What to produce » Take down each entry exactly as written.

Entries with model source code
(begin)
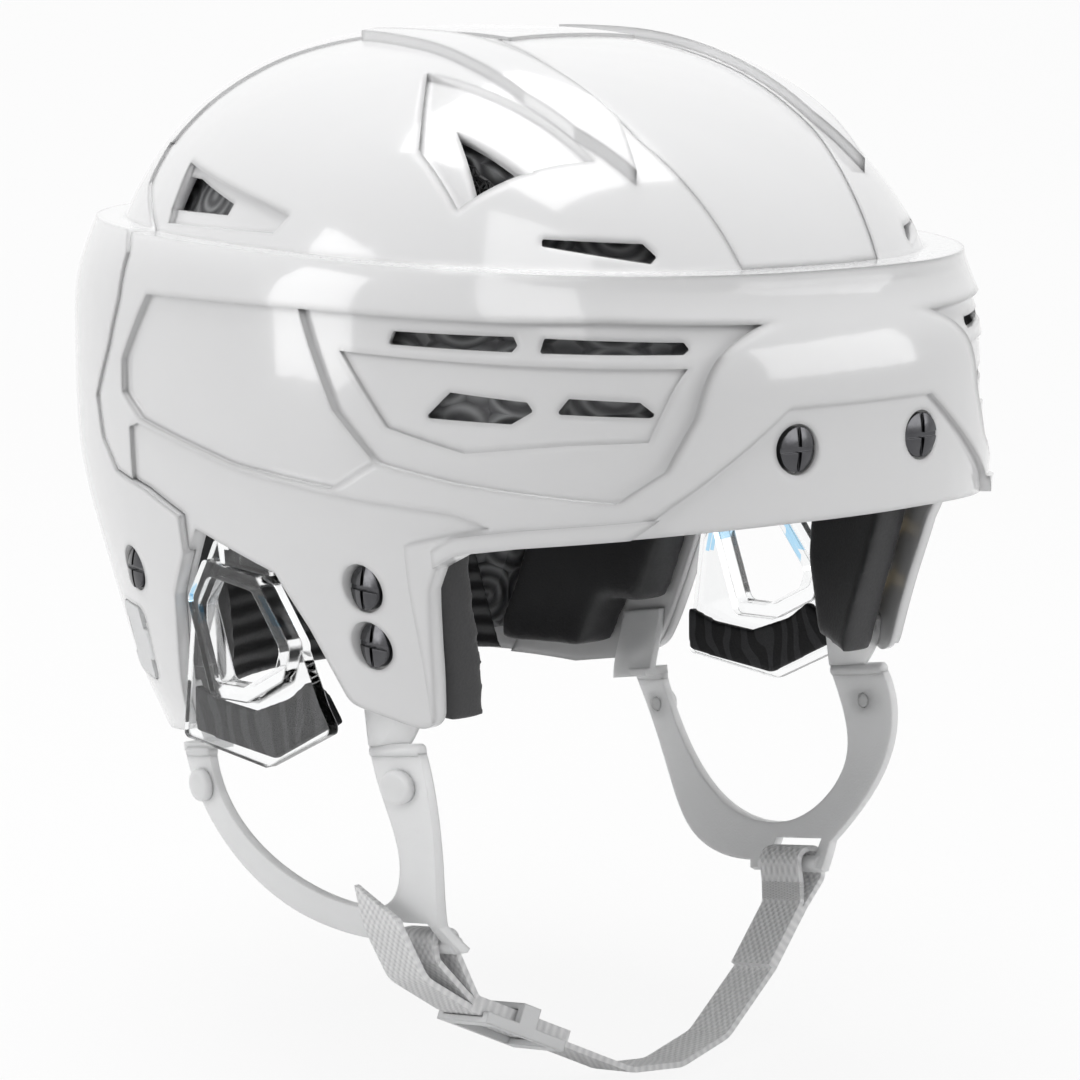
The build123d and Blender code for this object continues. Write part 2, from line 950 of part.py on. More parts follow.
def size_tab():
    """Lever that frees the rear shell, hinged on its front edge."""
    frame = tab_frame()
    base = frame.offset(rear_proud - tab_thickness)
    tab = extrude(base * tab_outline(0), tab_thickness)
    along, _ = tab_pin_place()
    knuckle_side = Pos(along, 0, 0) * Box(2 * tab_knuckle_radius, tab_height, overrun / 8)
    kept = Box(2 * tab_knuckle_radius, tab_knuckle_length, overrun / 8)
    tab = tab - frame * (knuckle_side - Pos(along - tab_knuckle_radius, 0, 0) * kept)
    tab = tab + frame * tab_knuckle(tab_knuckle_radius, tab_knuckle_length)
    grip = Pos(-tab_width / 2, 0, rear_proud) * Box(tab_corner, tab_height / 2, 2 * tab_grip_depth)
    tab = tab - frame * grip
    return tab - frame * tab_knuckle(tab_pin_radius + tab_pin_gap, tab_pin_length)


def tab_pin():
    return tab_frame() * tab_knuckle(tab_pin_radius, tab_pin_length - tab_gap)


def front_foam():
    depth = front_wall + flange_wall + foam_gap
    foam = layer(depth, depth + foam_thickness) & side_prism(side_points(front_foam_shares))
    foam = foam - plan_prism(cap_outline(flange_reach - seam_gap), flange_level - seam_gap)
    foam = foam - both_sides(nut_pocket(brow_screw_frame()))
    return foam - both_sides(lattice_pocket(lattice_gap))


def vent_spread(grow):
    points = plan_points(dome_vent_shares)
    centre = [sum(p[k] for p in points) / len(points) for k in (0, 1)]
    spread = lattice_window_share
    wide = [tuple(c + (v - c) * spread for v, c in zip(p, centre)) for p in points]
    return plan_prism(wide, ledge_height, grow)


def lattice_pocket(grow):
    depth = front_wall + flange_wall + foam_gap
    outer = vent_spread(grow) & form(depth - foam_gap)
    return outer - form(depth + lattice_thickness + lattice_gap)


def lattice_pad():
    depth = front_wall + flange_wall + foam_gap
    return (vent_spread(0) & form(depth)) - form(depth + lattice_thickness)


def rear_foam():
    depth = rear_wall + rear_foam_gap
    foam = layer(depth, depth + foam_thickness)
    far = overrun + rear_reach
    front = flange_rear + rear_foam_clear
    low = block((-overrun, front, rear_foam_low), (overrun, far, flange_level - rear_foam_clear))
    link_low = flange_level - 2 * rear_foam_clear
    link = block((-overrun, rear_foam_link, link_low), (overrun, far, flange_level + rear_foam_clear))
    back = flange_reach + rear_foam_clear
    return foam & (low + link + plan_prism(cap_outline(back), flange_level))


def front_liner_depth():
    return front_wall + flange_wall + foam_gap + foam_thickness + pad_gap


def brow_pad():
    across, low, high = brow_pad_shares
    depth = front_liner_depth()
    width = across * half_width
    space = block((-width, -overrun, low * crown_height), (width, 0, high * crown_height))
    return (space & form(depth)) - form(depth + brow_pad_thickness)


def crown_pad():
    across, front, back = crown_pad_shares
    depth = front_liner_depth()
    width = across * half_width
    space = block((-width, front * front_reach, ledge_height), (width, back * front_reach, overrun))
    return (space & form(depth)) - form(depth + crown_pad_thickness)


def temple_pad():
    """Pad with room for the nuts and for the clip behind it."""
    space = half_prism(side_points(temple_pad_shares), half_width / 2, half_width)
    pad = (space & form(temple_pad_depth)) - form(temple_pad_depth + temple_pad_thickness)
    for frame in temple_screw_frames():
        pad = pad - nut_room(frame)
    return pad - clip_room()


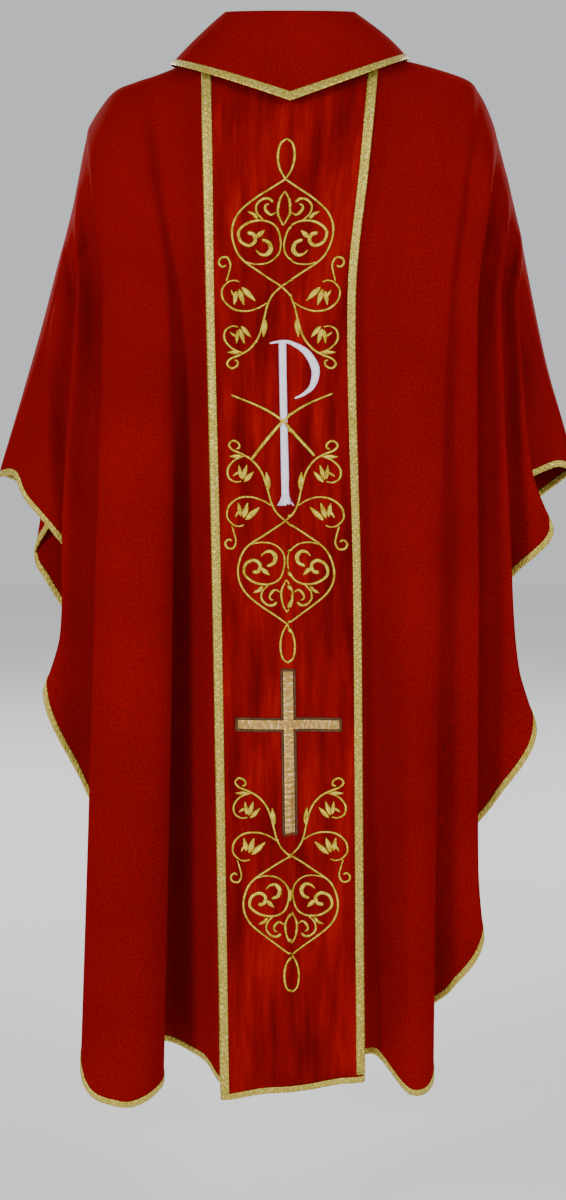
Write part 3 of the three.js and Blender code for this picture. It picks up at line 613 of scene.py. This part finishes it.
(end)
Finished answer »
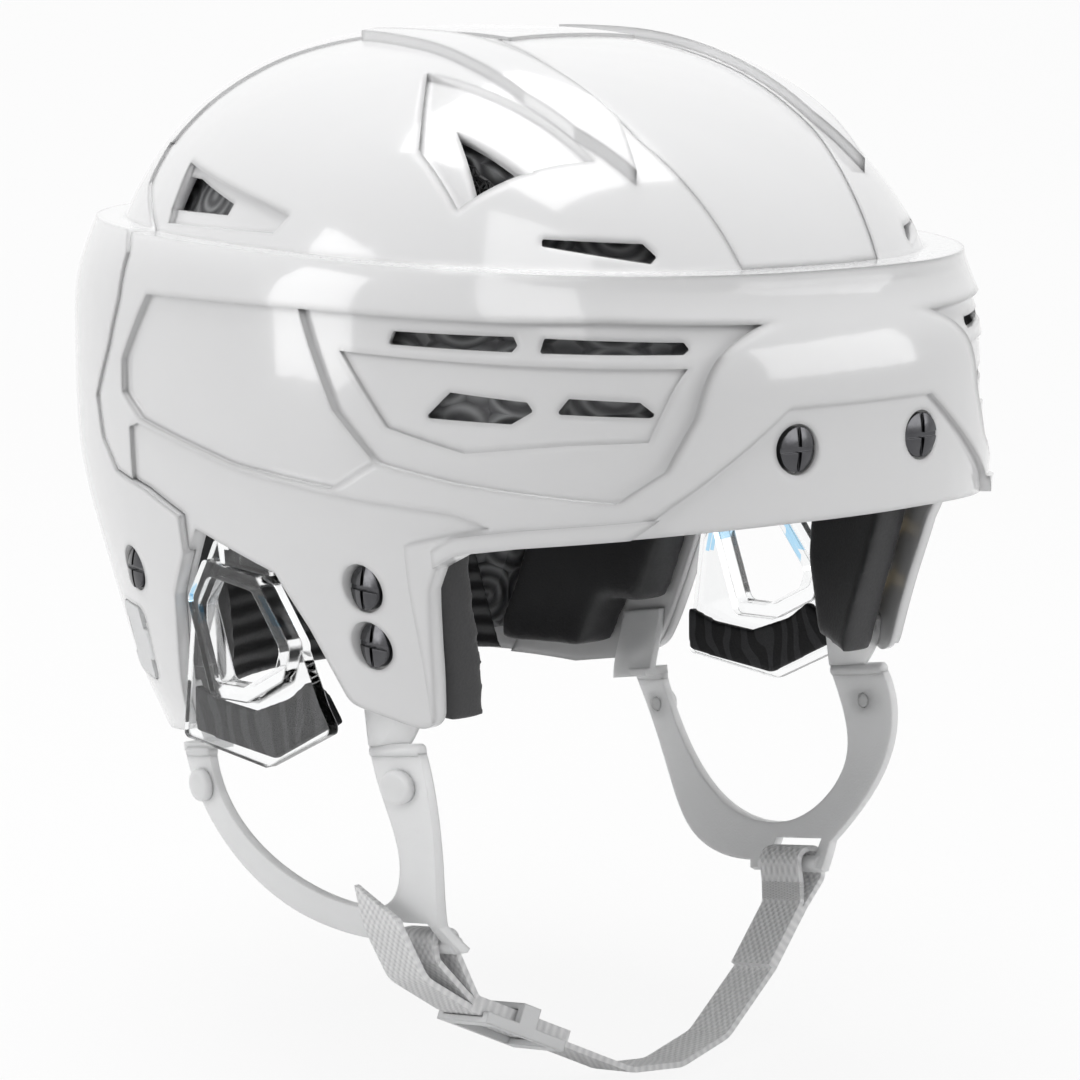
The build123d and Blender code for this object continues. Write part 2, from line 950 of part.py on. More parts follow.
def size_tab():
    """Lever that frees the rear shell, hinged on its front edge."""
    frame = tab_frame()
    base = frame.offset(rear_proud - tab_thickness)
    tab = extrude(base * tab_outline(0), tab_thickness)
    along, _ = tab_pin_place()
    knuckle_side = Pos(along, 0, 0) * Box(2 * tab_knuckle_radius, tab_height, overrun / 8)
    kept = Box(2 * tab_knuckle_radius, tab_knuckle_length, overrun / 8)
    tab = tab - frame * (knuckle_side - Pos(along - tab_knuckle_radius, 0, 0) * kept)
    tab = tab + frame * tab_knuckle(tab_knuckle_radius, tab_knuckle_length)
    grip = Pos(-tab_width / 2, 0, rear_proud) * Box(tab_corner, tab_height / 2, 2 * tab_grip_depth)
    tab = tab - frame * grip
    return tab - frame * tab_knuckle(tab_pin_radius + tab_pin_gap, tab_pin_length)


def tab_pin():
    return tab_frame() * tab_knuckle(tab_pin_radius, tab_pin_length - tab_gap)


def front_foam():
    depth = front_wall + flange_wall + foam_gap
    foam = layer(depth, depth + foam_thickness) & side_prism(side_points(front_foam_shares))
    foam = foam - plan_prism(cap_outline(flange_reach - seam_gap), flange_level - seam_gap)
    foam = foam - both_sides(nut_pocket(brow_screw_frame()))
    return foam - both_sides(lattice_pocket(lattice_gap))


def vent_spread(grow):
    points = plan_points(dome_vent_shares)
    centre = [sum(p[k] for p in points) / len(points) for k in (0, 1)]
    spread = lattice_window_share
    wide = [tuple(c + (v - c) * spread for v, c in zip(p, centre)) for p in points]
    return plan_prism(wide, ledge_height, grow)


def lattice_pocket(grow):
    depth = front_wall + flange_wall + foam_gap
    outer = vent_spread(grow) & form(depth - foam_gap)
    return outer - form(depth + lattice_thickness + lattice_gap)


def lattice_pad():
    depth = front_wall + flange_wall + foam_gap
    return (vent_spread(0) & form(depth)) - form(depth + lattice_thickness)


def rear_foam():
    depth = rear_wall + rear_foam_gap
    foam = layer(depth, depth + foam_thickness)
    far = overrun + rear_reach
    front = flange_rear + rear_foam_clear
    low = block((-overrun, front, rear_foam_low), (overrun, far, flange_level - rear_foam_clear))
    link_low = flange_level - 2 * rear_foam_clear
    link = block((-overrun, rear_foam_link, link_low), (overrun, far, flange_level + rear_foam_clear))
    back = flange_reach + rear_foam_clear
    return foam & (low + link + plan_prism(cap_outline(back), flange_level))


def front_liner_depth():
    return front_wall + flange_wall + foam_gap + foam_thickness + pad_gap


def brow_pad():
    across, low, high = brow_pad_shares
    depth = front_liner_depth()
    width = across * half_width
    space = block((-width, -overrun, low * crown_height), (width, 0, high * crown_height))
    return (space & form(depth)) - form(depth + brow_pad_thickness)


def crown_pad():
    across, front, back = crown_pad_shares
    depth = front_liner_depth()
    width = across * half_width
    space = block((-width, front * front_reach, ledge_height), (width, back * front_reach, overrun))
    return (space & form(depth)) - form(depth + crown_pad_thickness)


def temple_pad():
    """Pad with room for the nuts and for the clip behind it."""
    space = half_prism(side_points(temple_pad_shares), half_width / 2, half_width)
    pad = (space & form(temple_pad_depth)) - form(temple_pad_depth + temple_pad_thickness)
    for frame in temple_screw_frames():
        pad = pad - nut_room(frame)
    return pad - clip_room()


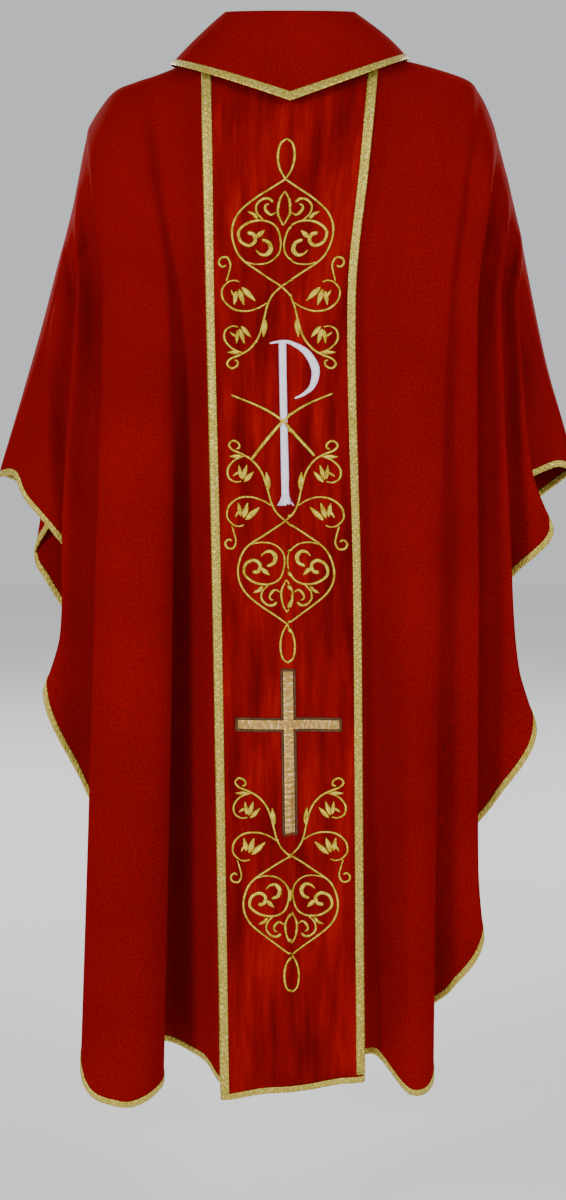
Write part 3 of the three.js and Blender code for this picture. It picks up at line 613 of scene.py. This part finishes it.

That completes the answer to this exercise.